In this vein, the pamphlet covers threat assessment, health & safety and criminal detection, with short ‘poems’ and illustrations. Some of these are great. 'Know-nothing' advises that you can trust your milkman, and your local farm, to know about milk:

But what useful information
could the man who daubed
Still Life With Cheese
about the quality, range and
fat content of dairy produce?

And the illustrations are good, in a sort of Banksy-cum-graphic novel style. But the pamphlet overall is a bit of a one-trick pony. Once you've got the joke, there's not much more to it. And the ‘poems’, while occasionally funny, are little more than chopped-up prose. More importantly, perhaps, it's not a particularly new idea; take a look at Elma Mitchell's 'This Poem . . .', which you can read in its entirety at the very end of the Guardian obituary for the poet in 2000.


Janet Fisher:

This is a booklet produced by the ‘Department for Public Safety’ warning us of the need to be safe from the dangers of Art. It is similar in tone to many public service documents, advertisements, films and so on, but its main well-spring is the handbook produced by the Central Office of Information in the early eighties entitled Protect and Survive. The handbook is easily available on the internet, along with video clips, and is a great source of ironic amusement, though if taken seriously, it was terrifying at the time.

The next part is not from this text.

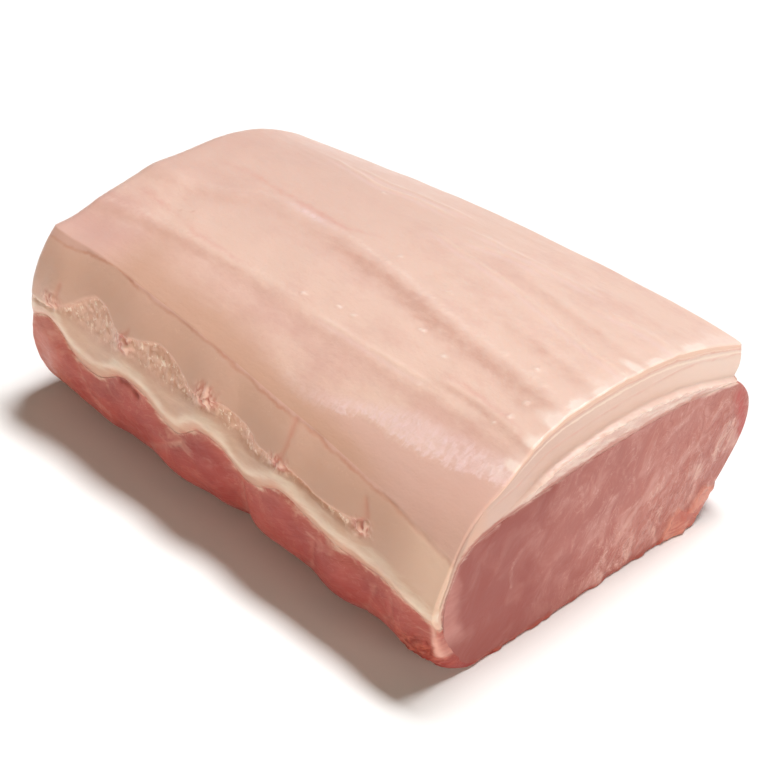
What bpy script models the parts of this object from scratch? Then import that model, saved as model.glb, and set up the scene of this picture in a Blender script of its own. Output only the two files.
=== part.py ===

The tone of the poems and the style of the illustrations follow closely the original handbook. The text brilliantly captures the authoritative smugness of so many public service documents:

If you encounter a work of Art

this is what you should do.
Do not approach it. Call
the police. Do not smoke,
eat, or distract yourself
in a way that might render you
susceptible to artistic illusion.
If you think you know someone
affected by a work of Art,
contact your council.
.....(‘Damage Control’)

Elsewhere you are warned to “immediately visit your GP”.

The thesis of the pamphlet is Plato's exhortation against poets, where he predicts that if we let the "honeyed muse" in, the rulers of the State will be pleasure and pain, rather than law and reason. McClachlan has followed this argument to its extremes. He starts off with Part 1 “threat assessment”, followed by Part 2 “health and safety”, and finally the sinister Part 3 “criminal detection”, which warns the citizen:

Occasionally, a family member
might be an artist. It could be
your mother. Or your son.
That person will be putting
your whole family at risk.
Remember: Failure to report
a dissident to the police

is a criminal action. Be safe.
Always expose an artist.
.....((‘Viper in the Nest’)

Amusing? Unlikely? Mandelstam's mildly satirical poem about Stalin ended him up in the Gulag. In a totalitarian state, Art is the last subversion.

This book is clever, satirical, but also deeply philosophical about the nature of Art and the benefits/dangers it can bring:

..........They (writers)'ll have you
believe there's another moon below
the dark lake's surface. You'll spend
your whole life diving to recover it.
.....(‘The Trick’)

And what reasonable, law-abiding person would want that to happen?